The Crawley family also plays a significant role in the story; with the younger brother Rawdon almost lost to debaucheries and debts learning his lesson the hard way in the company of Becky as his wife. His story is another one that plays out as a brave rebellion to the rampant vanities in the novel.
As the story seeks to hammer home the moral that kindness, generosity, respect are prizes to be won and given for deeper reasons than monetary situation or bloodlines, it does so with perfect examples of the exact opposite happening almost throughout the story. Most characters live their lives building their fantasy lands wherein they are most beloved, the most respected and the wisest, only to be cruelly put down time and again as they lose what only their money or ancestry had bought, and was never a tribute to their person.
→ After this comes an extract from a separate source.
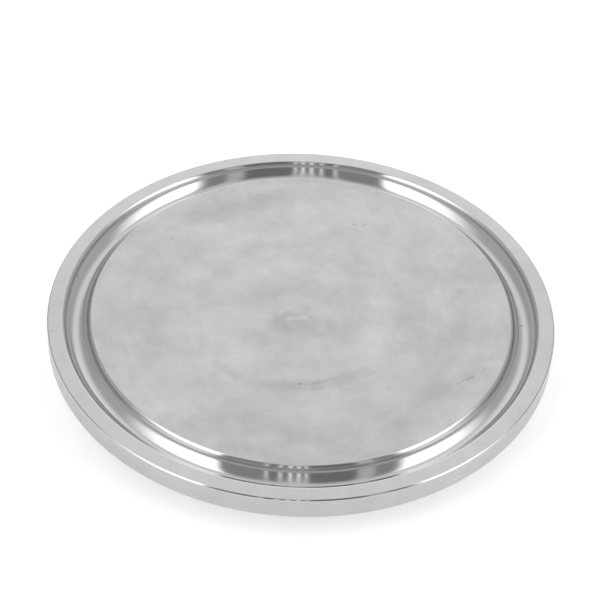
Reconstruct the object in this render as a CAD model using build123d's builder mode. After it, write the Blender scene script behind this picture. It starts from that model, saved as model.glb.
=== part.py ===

At times the narrative takes a sarcastic turn. However mostly Thackeray seems to be pleading and entreating the reader to take a lesson than satirising. He in fact also very suitably justifies many of Becky’s schemes that look outwardly perverse but are in essence simple tools used by that unfortunate person to survive in society. Ironic is the fact then that whenever she is to be a partner in the success of the scheme, she is unjustly cut off and left high and dry by others who end up benefitting hugely by her strategies.
Vanity Fair is as a lesson is perhaps more captivating than most I have come across. As a historical fiction it ranks up there amongst the ones that will stay longest in my heart. Reading Vanity Fair is one of those endeavours that are extremely painstaking and taxing upon your faculties. Yet you want to keep going, because in your heart you know life will be much more beautiful at the end of it.